What makes Clarke such an interesting lead is the juxtaposition of her fierce capability and her inexperience and self-doubt. Eliza Taylor has an ability to play this nuance beautifully, and her range has never been more on display than in this episode. She fluctuates between the ruthless war leader she has become, unflinchingly killing Dante Wallace to prove a point, and the child justifying herself to her mother. Even as she stiffens her voice and hardens her heart, it is Taylor’s deft handling of Clarke’s innate vulnerable heart that brings so much gravity to the exploration of child soldiers and morality of war The 100 plays with. The battles and sacrifice on The 100 are not gratuitous but stark survival.

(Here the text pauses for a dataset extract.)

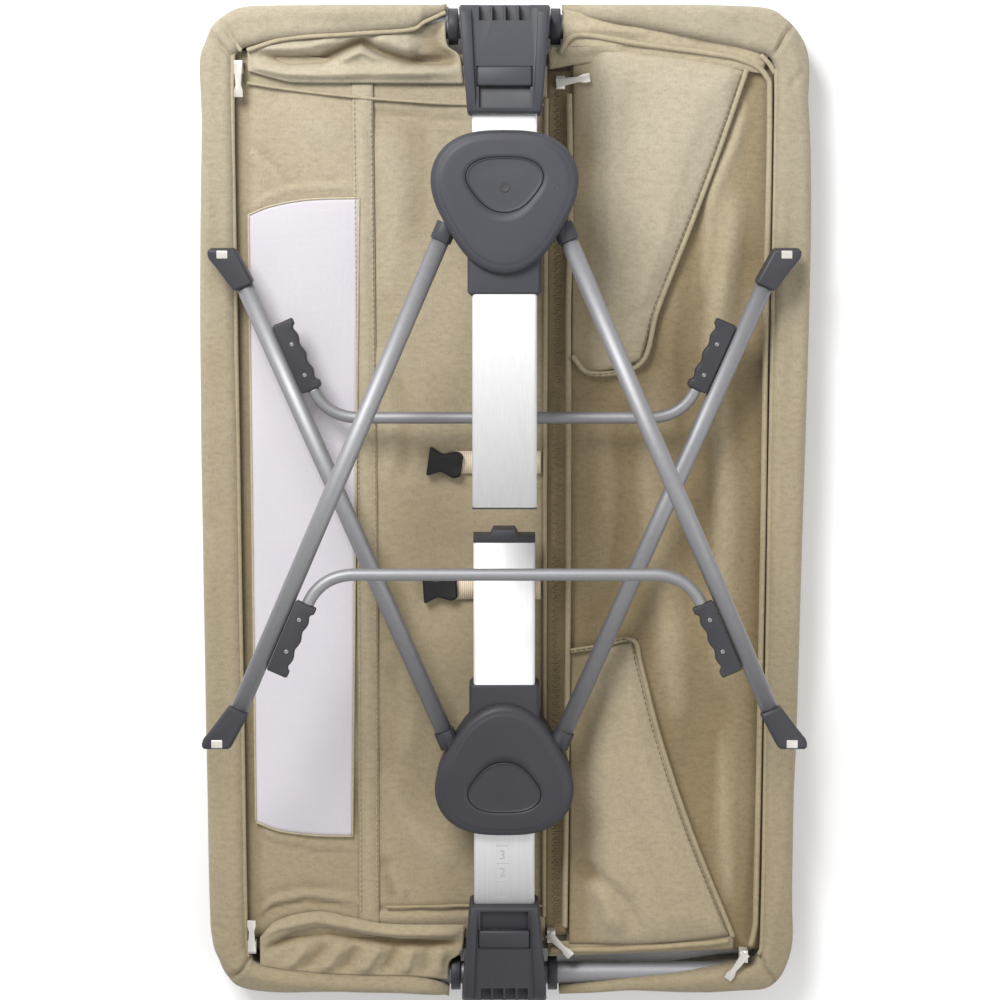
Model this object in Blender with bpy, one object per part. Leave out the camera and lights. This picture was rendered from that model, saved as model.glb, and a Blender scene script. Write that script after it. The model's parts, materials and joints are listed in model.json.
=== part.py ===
"""Bedside travel crib, folded flat and lying on its rim with the two leg stands on top.

Metres, +Z up. The origin is on the floor under the middle of the rim. +Y points to the head end.
Each stand is modelled in its own frame: its origin on the hinge axis, +Y along the column away
from the hinge, +Z away from the crib. An empty places that frame at its end of the crib.
"""
import math

import bpy
from mathutils import Matrix, Vector

GAP = 0.0003

# Crib rim
CRIB_LENGTH = 0.940
CRIB_WIDTH = 0.564
RIM_HEIGHT = 0.052
RIM_BAND = 0.036
RIM_CHAMFER = 0.030
FABRIC = 0.0025
HINGE_Y = 0.450
HINGE_Z = 0.030
COLLAR_OUTER = 0.051
COLLAR_WIDTH = 0.009
TUBE_RADIUS = 0.011
TUBE_WALL = 0.0015
SIDE_TUBE_X = 0.262
SIDE_HALF = 0.395
END_BEND = 0.030
NOTCH_HALF = 0.053

# Folded fabric, heights above the floor
MATTRESS_TOP = 0.030
BOARD_TOP = 0.0335
LAYER_BASE = 0.034
LAYER_LOW = 0.040
LAYER_TOP = 0.049

# Stands: distances along the column from the hinge axis
HUB_START = {"head": 0.0975, "foot": 0.1515}
PLANE_OFFSET = {"head": 0.096, "foot": 0.044}
STAND_TILT = {"head": math.radians(6.0), "foot": 0.0}
COLUMN_START = 0.034
COLUMN_END = 0.432
COLUMN_WIDTH = 0.057
COLUMN_DEPTH = 0.025
COLUMN_WALL = 0.0015
BRACKET_BACK = -0.0060
BRACKET_MOUTH = 0.087
BRACKET_HALF_WIDE = 0.040
BRACKET_HALF_NARROW = 0.0325
BRACKET_TOP = 0.0245
BUTTON_SPAN = (0.0465, 0.0635)
BUTTON_WIDTH = 0.048
HUB_CENTRE = 0.0610
HUB_RADIUS = 0.0622
HUB_LOBE = 0.0056
BUTTON_SCALE = (0.53, 0.39)
BUTTON_SHIFT = 0.0112
HUB_LOW = -0.020
HUB_SPLIT = 0.0145
HUB_TOP = 0.0255
COLLAR_END = 0.148
COLLAR_HALF = 0.0325
LEG_WIDTH = 0.016
LEG_DEPTH = 0.014
LEG_TOP = (0.055, 0.096)
LEG_ANKLE = (0.236, 0.515)
SLEEVE_LENGTH = 0.016
SOLE = 0.550
TOE = 0.269
CLAMP_SPAN = (0.414, 0.476)
CLAMP_WIDTH = 0.0195
CLAMP_DEPTH = 0.012
CLAMP_LIP = 0.0022
GROOVE_DEPTH = 0.0010
BAR_LINE = 0.395
BAR_RADIUS = 0.0055
BAR_STRAIGHT = 0.132

COLOURS = {
    "fabric": ((0.52, 0.46, 0.33), 0.9, 0.0),
    "mesh": ((0.72, 0.69, 0.74), 0.8, 0.0),
    "pad": ((0.80, 0.78, 0.74), 0.9, 0.0),
    "board": ((0.30, 0.24, 0.17), 0.7, 0.0),
    "plastic": ((0.09, 0.09, 0.10), 0.45, 0.0),
    "black": ((0.02, 0.02, 0.02), 0.4, 0.0),
    "column": ((0.86, 0.86, 0.87), 0.3, 0.9),
    "tube": ((0.55, 0.55, 0.57), 0.35, 0.9),
    "white_metal": ((0.85, 0.84, 0.82), 0.3, 0.5),
}


def material(name):
    """Principled material shared by every sub-part of the same stuff."""
    found = bpy.data.materials.get(name)
    if found:
        return found
    colour, roughness, metallic = COLOURS[name]
    made = bpy.data.materials.new(name)
    made.use_nodes = True
    shader = made.node_tree.nodes["Principled BSDF"]
    shader.inputs["Base Color"].default_value = (*colour, 1.0)
    shader.inputs["Roughness"].default_value = roughness
    shader.inputs["Metallic"].default_value = metallic
    made.diffuse_color = (*colour, 1.0)
    return made


def add_mesh(name, points, faces, stuff=None, parent=None):
    """New object from points and faces, under an optional parent empty."""
    mesh = bpy.data.meshes.new(name)
    mesh.from_pydata([tuple(p) for p in points], [], faces)
    mesh.validate()
    made = bpy.data.objects.new(name, mesh)
    bpy.context.scene.collection.objects.link(made)
    if stuff:
        mesh.materials.append(material(stuff))
    made.parent = parent
    return made


def prism_data(outline, low, high, axis="Z"):
    """Points and faces of a counter-clockwise outline extruded from low to high along an axis."""
    count = len(outline)
    if axis == "Z":
        points = [(a, b, low) for a, b in outline] + [(a, b, high) for a, b in outline]
    elif axis == "X":
        points = [(low, a, b) for a, b in outline] + [(high, a, b) for a, b in outline]
    else:
        points = [(b, low, a) for a, b in outline] + [(b, high, a) for a, b in outline]
    faces = [list(range(count))[::-1], list(range(count, 2 * count))]
    for i in range(count):
        j = (i + 1) % count
        faces.append([i, j, count + j, count + i])
    return points, faces


def prism(name, outline, low, high, stuff=None, parent=None, axis="Z"):
    points, faces = prism_data(outline, low, high, axis)
    return add_mesh(name, points, faces, stuff, parent)


def box(name, low, high, stuff=None, parent=None):
    outline = [(low[0], low[1]), (high[0], low[1]), (high[0], high[1]), (low[0], high[1])]
    return prism(name, outline, low[2], high[2], stuff, parent)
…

If Clarke was the Ark Princess come to ground in the first season, this season she has become a queen and heavy is the head that wears the crown.

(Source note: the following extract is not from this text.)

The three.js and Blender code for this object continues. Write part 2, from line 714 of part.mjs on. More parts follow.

Finally, in the last scenes of the season, we see the fruit of Jaha and Murphy’s labors. Murphy ends up in the lighthouse luxury pad of a dead programmer who created an A.I. that nuked the world. Jaha finds said A.I., A.L.I.E., who happens to have a nuke. Their storyline has felt more and more disconnected but luckily it was sparse enough in this episode that it didn’t feel like a let down during the immediacy of Mount Weather. Since there are no callbacks to incidences throughout the season we can attribute to this A.I. reveal, it doesn’t have the same impact as the white room in season one. Though it set up the next season, it came across as a Marvel end of credits scene rather than a season ender. It would have been more powerful to end the season on the shot of Clarke walking away from Camp Jaha. Nevertheless, we know what our Sky People will be grappling with next season, potentially sans Clarke, and I’ll bet it won’t be pretty.